Но есть среди слепых самый слепой, среди спящих – тот, кто заснул наиболее глубоко.
Такой человек не понимает, что он живет в условиях революции. Он не понимает того, что сам является революционером, если бросает прихожанам призыв «самоорганизоваться». Он тушит пожар бензином, анархию – анархией.
Праведник что сотвори?
Все это вместе иллюстрирует важную истину о тщетности человеческих усилий по установлению порядка.
Аще не Господь созиждет дом, всуе трудишася зиждущии, говорит Псалмопевец.
То есть мы видим, что люди, и как видно – очень хорошие, хотят восстановить порядок в Церкви. В поисках орудия для такой работы они хватаются за то, что подвернется: демократию, силу, расчет, компромисс. И все это зря в духовном смысле. Это путь личного духовного поражения, но к тому же страшно усиливает Церковный беспорядок.

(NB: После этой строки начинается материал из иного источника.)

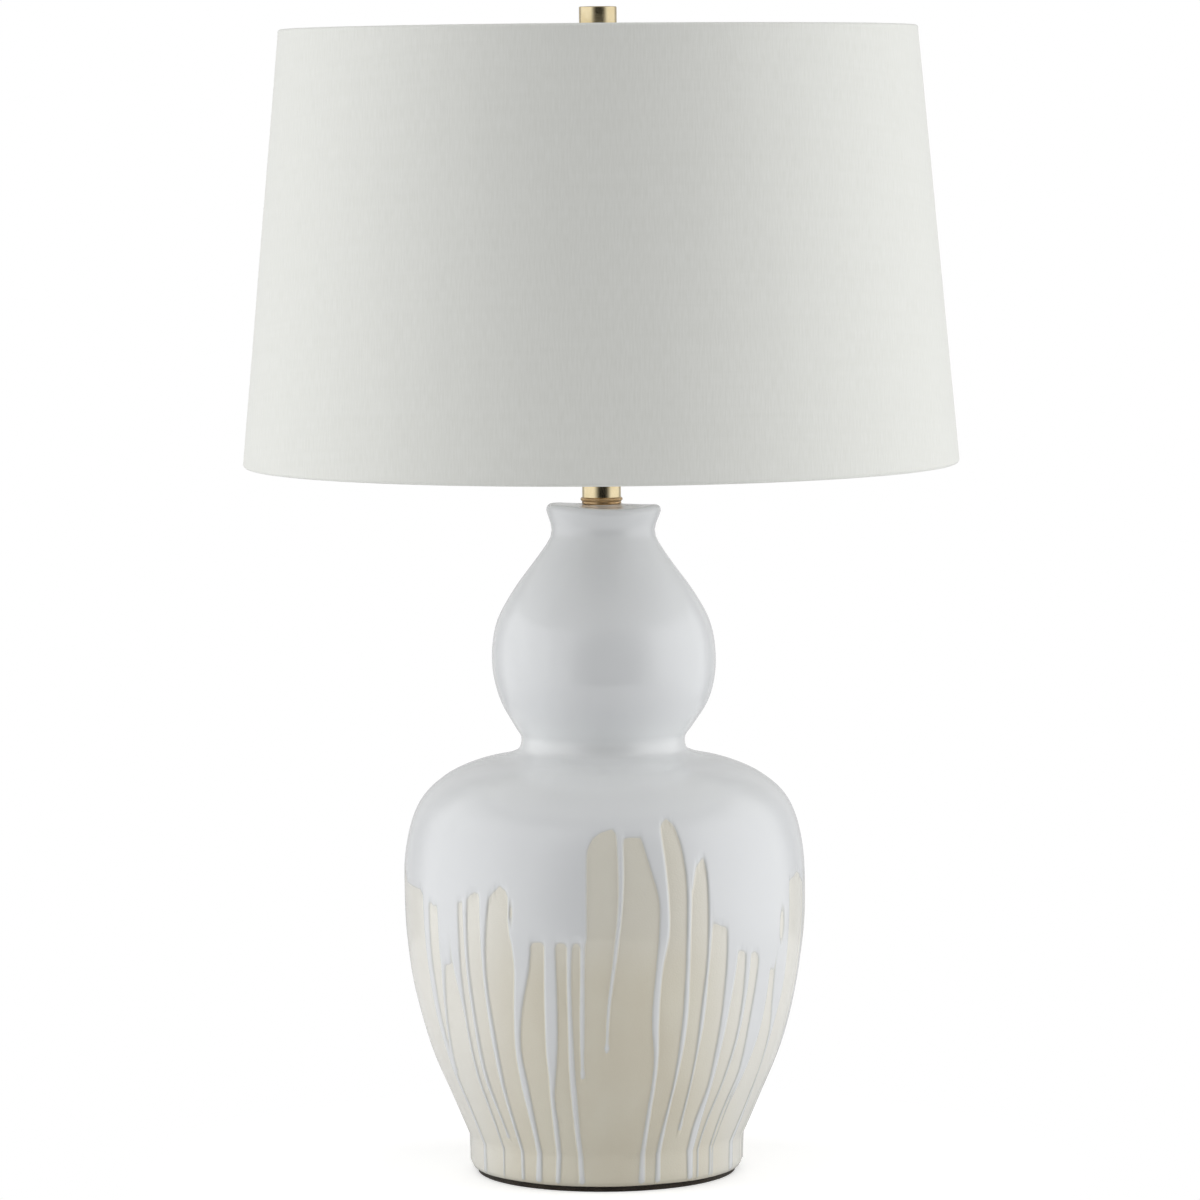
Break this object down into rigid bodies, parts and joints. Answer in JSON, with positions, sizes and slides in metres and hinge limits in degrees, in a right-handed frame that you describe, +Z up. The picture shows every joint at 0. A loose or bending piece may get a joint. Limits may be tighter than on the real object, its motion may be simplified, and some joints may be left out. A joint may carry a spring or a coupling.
{
  "type": "double gourd table lamp",
  "caption": "Table lamp: a double gourd of drip-glazed ceramic, a brass neck, a switched lamp holder with a bulb, a wire harp and a fabric drum shade under a brass finial.",
  "frame": {"origin": "centre of the felt pad's underside, on the table", "axes": "+Z up along the lamp's axis; -Y is the front, where the switch knob points; +Y is the back, where the cord inlet is; +X is right seen from the front"},
  "size_m": [0.4826, 0.4826, 0.7891],
  "materials": {
    "glazed_ceramic": "gloss white drip glaze over bare cream clay",
    "felt": "matte dark brown felt",
    "satin_brass": "satin antique brass",
    "socket_brass": "satin brass sheet",
    "plated_steel": "satin plated steel wire and stampings",
    "gasket_rubber": "matte black",
    "bushing_plastic": "matte black",
    "insulating_card": "matte card",
    "moulded_black": "moulded, half gloss",
    "thin_aluminium": "bright rolled sheet",
    "solder": "dull solder",
    "black_glass": "opaque black glass",
    "frosted_glass": "white frosted inside",
    "clear_glass": "clear",
    "filament_wire": "dark drawn wire",
    "shade_fabric": "plain woven white linen",
    "shade_lining": "smooth white sheet"
  },
  "bodies": {
    "base": {"ceramic_body": "glazed_ceramic", "felt_pad": "felt", "base_plate": "plated_steel", "base_gasket": "gasket_rubber", "lock_washer": "plated_steel", "pipe_nut": "plated_steel", "lamp_pipe": "plated_steel", "cord_bushing": "bushing_plastic", "neck_ring": "satin_brass", "neck_tube": "satin_brass", "neck_cap": "satin_brass", "harp_saddle": "plated_steel", "socket_cap": "socket_brass", "socket_set_screw": "plated_steel", "socket_shell": "socket_brass", "insulating_sleeve": "insulating_card", "socket_body": "moulded_black", "terminal_screws": "socket_brass", "screw_shell": "thin_aluminium", "centre_contact": "socket_brass"},
    "knob": {"switch_knob": "moulded_black", "switch_spindle": "plated_steel"},
    "harp": {"harp_bow": "plated_steel"},
    "sleeve_left": {"harp_sleeve_left": "plated_steel"},
    "sleeve_right": {"harp_sleeve_right": "plated_steel"},
    "swivel": {"harp_swivel": "plated_steel"},
    "shade": {"shade_cover": "shade_fabric", "shade_liner": "shade_lining", "spider_hub": "plated_steel", "spider_arm_1": "plated_steel", "spider_arm_2": "plated_steel", "spider_arm_3": "plated_steel", "shade_top_wire": "plated_steel", "shade_top_trim": "shade_fabric", "shade_bottom_wire": "plated_steel", "shade_bottom_trim": "shade_fabric"},
    "finial_collar": {"finial_collar": "satin_brass"},
    "finial": {"finial_knob": "satin_brass"},
    "bulb_tip": {"bulb_tip": "solder"},
    "bulb": {"bulb_insulator": "black_glass", "bulb_cap": "thin_aluminium", "bulb_glass": "frosted_glass", "bulb_stem": "clear_glass", "bulb_filament": "filament_wire"}
  },
  "joints": [
    {"name": "switch_turn", "type": "hinge", "parent": "base", "child": "knob", "pos_m": [0, 0, 0.5098], "axis": [0, -1, 0], "continuous": true},
    {"name": "harp_lift", "type": "slide", "parent": "base", "child": "harp", "axis": [0, 0, 1], "range_m": [0, 0.022]},
    {"name": "sleeve_left_slide", "type": "slide", "parent": "harp", "child": "sleeve_left", "axis": [0, 0, 1], "range_m": [0, 0.01]},
    {"name": "sleeve_right_slide", "type": "slide", "parent": "harp", "child": "sleeve_right", "axis": [0, 0, 1], "range_m": [0, 0.01]},
    {"name": "swivel_turn", "type": "hinge", "parent": "harp", "child": "swivel", "pos_m": [0, 0, 0.765], "axis": [0, 0, 1], "continuous": true},
    {"name": "shade_lift", "type": "slide", "parent": "swivel", "child": "shade", "axis": [0, 0, 1], "range_m": [0, 0.3]},
    {"name": "finial_rise", "type": "slide", "parent": "shade", "child": "finial_collar", "axis": [0, 0, 1], "range_m": [0, 0.0104]},
    {"name": "finial_turn", "type": "hinge", "parent": "finial_collar", "child": "finial", "pos_m": [0, 0, 0.7706], "axis": [0, 0, 1], "range_deg": [0, 3960]},
    {"name": "bulb_rise", "type": "slide", "parent": "base", "child": "bulb_tip", "axis": [0, 0, 1], "range_m": [0, 0.0164]},
    {"name": "bulb_turn", "type": "hinge", "parent": "bulb_tip", "child": "bulb", "pos_m": [0, 0, 0.5163], "axis": [0, 0, 1], "range_deg": [0, 1620]}
  ],
  "couplings": [
    {"joint": "finial_rise", "follows": "finial_turn", "m_per_rad": 0.00014972},
    {"joint": "bulb_rise", "follows": "bulb_turn", "m_per_rad": 0.00057751}
  ]
}
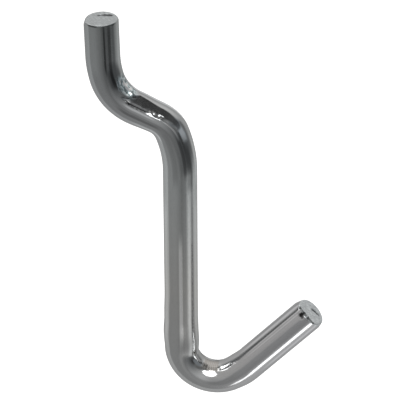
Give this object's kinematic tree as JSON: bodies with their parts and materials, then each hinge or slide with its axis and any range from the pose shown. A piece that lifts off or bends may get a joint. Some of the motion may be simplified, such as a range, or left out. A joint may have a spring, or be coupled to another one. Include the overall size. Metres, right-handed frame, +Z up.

Ошибка ведь даже не в демократических предрассудках. И я не стану цитировать каноническое право, которое, разумеется, не допускает ни намека на демократию и чью-либо самоорганизацию. Ошибка не только в том, что люди не знают канонов и не понимают, как устроена Церковь. Главная ошибка в том, что вожди реформы, рядовые участники революции и просто зеваки, – все они не отличают порядок от беспорядка.
Вопрос стоит принципиально. В Церкви идет реформа: что это значит, как это понимать? Вместо того, чтобы дать прямой и честный ответ, избирают путь практический: открытых писем, митингов или еще какой. А это путь компромисса. В любом таком движении ты будешь объединяться с людьми, с которыми ты ни в чем не согласен кроме темы митинга.
Я понимаю, что в таком объединении всех несогласных есть политическая целесообразность. Однако православный человек должен быть прав во всем, и ничем из своей правоты он не смеет поступаться, иначе он все-таки не православный.
Мы, православные христиане, находимся в довольно неудобном положении. В отличие от людей мира сего мы не можем рационально соразмерить цель со средствами и наиболее эффективно ее достичь. Нам это запрещено.
Зато мы можем оставаться в стороне от всеобщего безумия. Мы можем понять время, в которое Бог нам судил жить и повелел нам поступать по совести и правде.
«Не постыдятся, егда глаголют врагом своим во вратех» (Пс. 126:5).